(GIVEN PROBLEM) Quote the lines from the line holding "Keep writing the" to the very end of the listing, exactly, and no others.

(DATA IN THIS EXERCISE)

------------

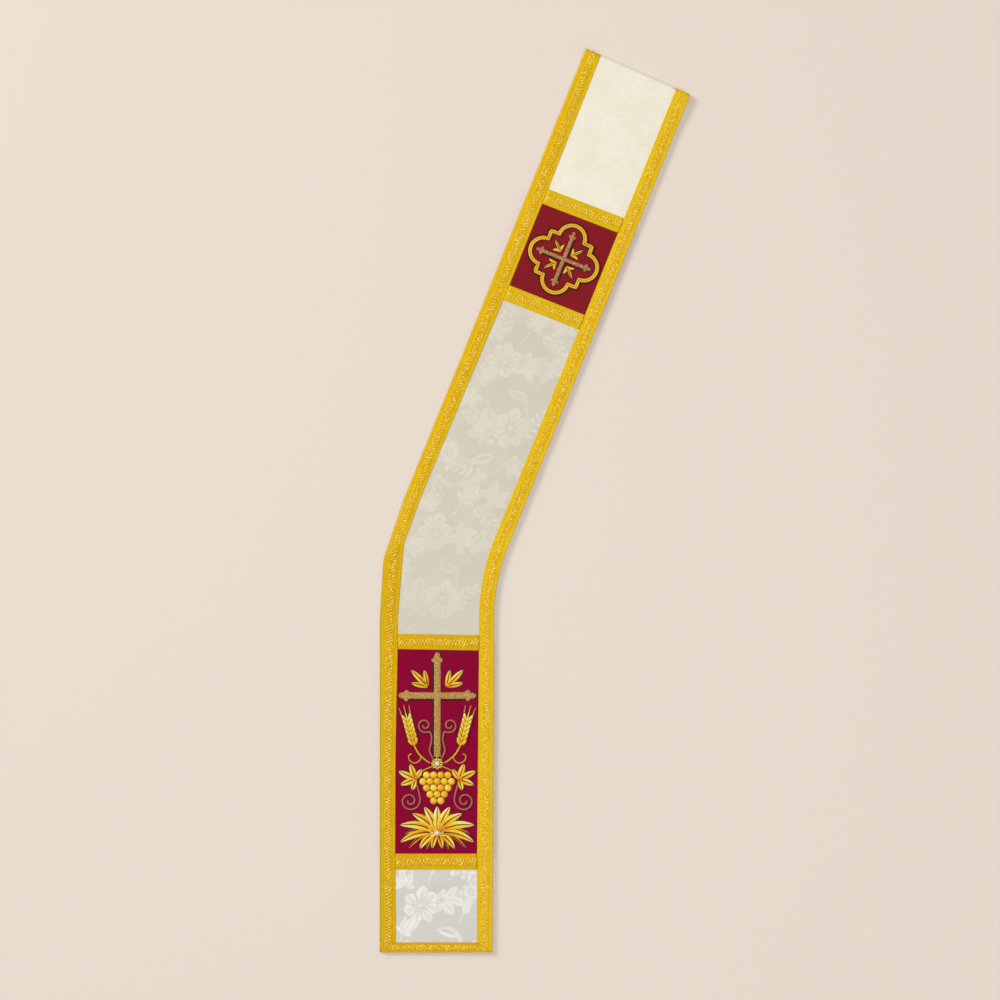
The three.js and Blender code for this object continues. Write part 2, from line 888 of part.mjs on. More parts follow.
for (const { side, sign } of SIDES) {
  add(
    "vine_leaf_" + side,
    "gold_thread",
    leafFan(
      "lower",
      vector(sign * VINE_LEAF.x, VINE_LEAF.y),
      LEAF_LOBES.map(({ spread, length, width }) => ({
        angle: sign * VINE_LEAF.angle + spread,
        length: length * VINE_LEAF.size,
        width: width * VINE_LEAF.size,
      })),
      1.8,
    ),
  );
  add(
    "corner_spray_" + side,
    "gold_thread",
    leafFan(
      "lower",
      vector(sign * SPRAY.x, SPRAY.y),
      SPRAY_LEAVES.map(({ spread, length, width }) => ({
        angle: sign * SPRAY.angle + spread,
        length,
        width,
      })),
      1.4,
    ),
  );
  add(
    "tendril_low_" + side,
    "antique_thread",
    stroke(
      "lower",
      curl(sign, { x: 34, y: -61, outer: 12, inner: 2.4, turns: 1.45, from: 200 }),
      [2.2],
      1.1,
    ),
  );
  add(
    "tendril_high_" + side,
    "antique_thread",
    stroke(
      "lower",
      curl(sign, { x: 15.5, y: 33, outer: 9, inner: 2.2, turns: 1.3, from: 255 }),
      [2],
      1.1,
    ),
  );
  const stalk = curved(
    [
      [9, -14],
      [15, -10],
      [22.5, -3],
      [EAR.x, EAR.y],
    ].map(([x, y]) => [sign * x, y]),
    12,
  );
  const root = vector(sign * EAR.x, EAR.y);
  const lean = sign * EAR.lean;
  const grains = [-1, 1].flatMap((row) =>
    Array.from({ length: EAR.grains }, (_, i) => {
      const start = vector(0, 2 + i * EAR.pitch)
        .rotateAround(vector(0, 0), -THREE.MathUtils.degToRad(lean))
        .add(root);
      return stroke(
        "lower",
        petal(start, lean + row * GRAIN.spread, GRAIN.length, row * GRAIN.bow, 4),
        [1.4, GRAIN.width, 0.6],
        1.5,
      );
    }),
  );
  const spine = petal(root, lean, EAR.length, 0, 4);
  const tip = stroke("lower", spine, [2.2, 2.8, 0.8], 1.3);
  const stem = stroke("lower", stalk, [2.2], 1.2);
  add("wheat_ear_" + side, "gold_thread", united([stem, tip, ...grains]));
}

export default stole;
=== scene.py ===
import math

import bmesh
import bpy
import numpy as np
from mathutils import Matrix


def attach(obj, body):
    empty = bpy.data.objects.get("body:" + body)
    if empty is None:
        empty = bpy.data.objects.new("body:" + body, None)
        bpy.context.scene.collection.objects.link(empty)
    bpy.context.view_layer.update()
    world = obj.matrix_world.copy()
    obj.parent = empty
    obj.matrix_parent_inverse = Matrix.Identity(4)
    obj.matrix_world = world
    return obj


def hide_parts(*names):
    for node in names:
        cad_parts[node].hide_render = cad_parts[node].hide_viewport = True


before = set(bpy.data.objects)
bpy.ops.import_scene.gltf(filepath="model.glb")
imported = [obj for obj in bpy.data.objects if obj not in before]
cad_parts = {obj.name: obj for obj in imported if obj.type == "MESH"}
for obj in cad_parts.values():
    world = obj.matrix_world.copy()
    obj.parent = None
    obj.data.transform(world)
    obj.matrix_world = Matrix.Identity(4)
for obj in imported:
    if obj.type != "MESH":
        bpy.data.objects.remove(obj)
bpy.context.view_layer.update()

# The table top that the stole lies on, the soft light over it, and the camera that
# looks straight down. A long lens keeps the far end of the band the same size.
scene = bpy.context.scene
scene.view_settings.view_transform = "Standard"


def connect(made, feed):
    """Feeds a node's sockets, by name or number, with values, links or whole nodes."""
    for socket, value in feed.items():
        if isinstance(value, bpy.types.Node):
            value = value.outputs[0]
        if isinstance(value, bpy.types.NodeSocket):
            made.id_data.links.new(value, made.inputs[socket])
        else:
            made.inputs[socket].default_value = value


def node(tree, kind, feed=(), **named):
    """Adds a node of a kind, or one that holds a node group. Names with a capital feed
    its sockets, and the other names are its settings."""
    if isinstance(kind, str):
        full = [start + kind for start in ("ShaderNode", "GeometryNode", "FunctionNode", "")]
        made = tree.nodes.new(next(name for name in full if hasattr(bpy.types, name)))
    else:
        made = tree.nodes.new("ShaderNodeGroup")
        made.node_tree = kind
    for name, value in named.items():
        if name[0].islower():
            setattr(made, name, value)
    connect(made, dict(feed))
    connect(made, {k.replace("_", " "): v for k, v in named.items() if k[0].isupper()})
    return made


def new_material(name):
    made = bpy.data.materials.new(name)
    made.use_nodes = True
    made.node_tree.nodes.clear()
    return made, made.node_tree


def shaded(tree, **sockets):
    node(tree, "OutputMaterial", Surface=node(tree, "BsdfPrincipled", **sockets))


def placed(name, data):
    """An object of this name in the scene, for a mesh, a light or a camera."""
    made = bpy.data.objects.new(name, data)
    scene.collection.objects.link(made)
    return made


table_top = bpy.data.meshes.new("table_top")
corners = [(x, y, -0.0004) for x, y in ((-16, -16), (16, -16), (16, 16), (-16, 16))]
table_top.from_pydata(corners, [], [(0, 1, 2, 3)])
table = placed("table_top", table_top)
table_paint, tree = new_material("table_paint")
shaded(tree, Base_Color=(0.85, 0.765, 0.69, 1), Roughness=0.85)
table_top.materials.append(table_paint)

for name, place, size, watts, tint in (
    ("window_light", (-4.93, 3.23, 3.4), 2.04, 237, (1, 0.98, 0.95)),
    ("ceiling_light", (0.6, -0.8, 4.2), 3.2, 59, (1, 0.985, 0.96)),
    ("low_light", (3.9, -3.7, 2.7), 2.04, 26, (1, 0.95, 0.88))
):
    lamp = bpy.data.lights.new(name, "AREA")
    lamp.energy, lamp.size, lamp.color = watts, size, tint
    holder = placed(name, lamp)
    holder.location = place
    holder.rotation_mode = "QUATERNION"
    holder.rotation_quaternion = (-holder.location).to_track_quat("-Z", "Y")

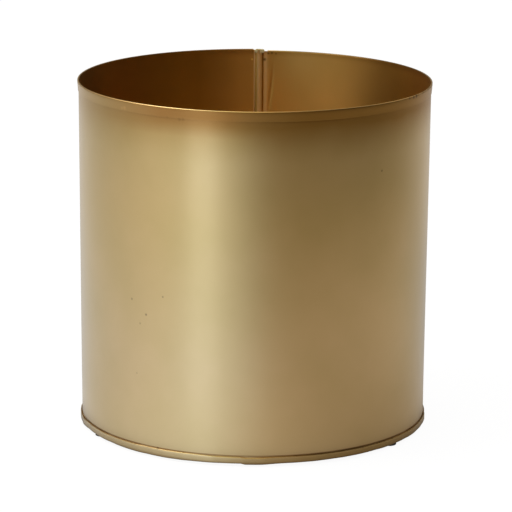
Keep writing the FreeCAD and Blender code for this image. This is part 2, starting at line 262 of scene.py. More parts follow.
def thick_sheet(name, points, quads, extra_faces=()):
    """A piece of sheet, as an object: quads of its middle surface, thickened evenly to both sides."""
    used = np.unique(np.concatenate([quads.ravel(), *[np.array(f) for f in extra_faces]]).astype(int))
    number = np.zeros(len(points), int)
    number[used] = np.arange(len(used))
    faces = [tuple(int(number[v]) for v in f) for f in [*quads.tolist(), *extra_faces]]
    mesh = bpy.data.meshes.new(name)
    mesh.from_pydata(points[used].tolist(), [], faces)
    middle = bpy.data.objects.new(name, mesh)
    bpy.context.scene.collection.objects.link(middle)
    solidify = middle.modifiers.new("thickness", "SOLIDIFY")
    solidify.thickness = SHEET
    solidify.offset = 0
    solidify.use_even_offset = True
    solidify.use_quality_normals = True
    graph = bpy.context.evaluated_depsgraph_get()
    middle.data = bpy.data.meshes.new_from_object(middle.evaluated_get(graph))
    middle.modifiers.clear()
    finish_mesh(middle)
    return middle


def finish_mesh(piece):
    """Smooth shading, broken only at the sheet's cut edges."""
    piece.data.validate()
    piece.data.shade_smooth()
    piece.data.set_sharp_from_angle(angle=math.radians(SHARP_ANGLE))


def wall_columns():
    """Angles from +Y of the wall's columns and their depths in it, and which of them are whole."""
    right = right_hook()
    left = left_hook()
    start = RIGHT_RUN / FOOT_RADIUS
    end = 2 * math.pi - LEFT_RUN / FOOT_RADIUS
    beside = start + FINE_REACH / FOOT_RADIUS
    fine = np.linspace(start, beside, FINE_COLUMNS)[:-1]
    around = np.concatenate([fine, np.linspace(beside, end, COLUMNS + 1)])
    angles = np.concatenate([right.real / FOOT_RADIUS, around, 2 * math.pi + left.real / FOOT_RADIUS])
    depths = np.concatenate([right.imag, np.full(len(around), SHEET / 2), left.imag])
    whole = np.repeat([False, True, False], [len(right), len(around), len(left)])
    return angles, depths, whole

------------

(IN RESPONSE)
Keep writing the FreeCAD and Blender code for this image. This is part 2, starting at line 262 of scene.py. More parts follow.
def thick_sheet(name, points, quads, extra_faces=()):
    """A piece of sheet, as an object: quads of its middle surface, thickened evenly to both sides."""
    used = np.unique(np.concatenate([quads.ravel(), *[np.array(f) for f in extra_faces]]).astype(int))
    number = np.zeros(len(points), int)
    number[used] = np.arange(len(used))
    faces = [tuple(int(number[v]) for v in f) for f in [*quads.tolist(), *extra_faces]]
    mesh = bpy.data.meshes.new(name)
    mesh.from_pydata(points[used].tolist(), [], faces)
    middle = bpy.data.objects.new(name, mesh)
    bpy.context.scene.collection.objects.link(middle)
    solidify = middle.modifiers.new("thickness", "SOLIDIFY")
    solidify.thickness = SHEET
    solidify.offset = 0
    solidify.use_even_offset = True
    solidify.use_quality_normals = True
    graph = bpy.context.evaluated_depsgraph_get()
    middle.data = bpy.data.meshes.new_from_object(middle.evaluated_get(graph))
    middle.modifiers.clear()
    finish_mesh(middle)
    return middle


def finish_mesh(piece):
    """Smooth shading, broken only at the sheet's cut edges."""
    piece.data.validate()
    piece.data.shade_smooth()
    piece.data.set_sharp_from_angle(angle=math.radians(SHARP_ANGLE))


def wall_columns():
    """Angles from +Y of the wall's columns and their depths in it, and which of them are whole."""
    right = right_hook()
    left = left_hook()
    start = RIGHT_RUN / FOOT_RADIUS
    end = 2 * math.pi - LEFT_RUN / FOOT_RADIUS
    beside = start + FINE_REACH / FOOT_RADIUS
    fine = np.linspace(start, beside, FINE_COLUMNS)[:-1]
    around = np.concatenate([fine, np.linspace(beside, end, COLUMNS + 1)])
    angles = np.concatenate([right.real / FOOT_RADIUS, around, 2 * math.pi + left.real / FOOT_RADIUS])
    depths = np.concatenate([right.imag, np.full(len(around), SHEET / 2), left.imag])
    whole = np.repeat([False, True, False], [len(right), len(around), len(left)])
    return angles, depths, whole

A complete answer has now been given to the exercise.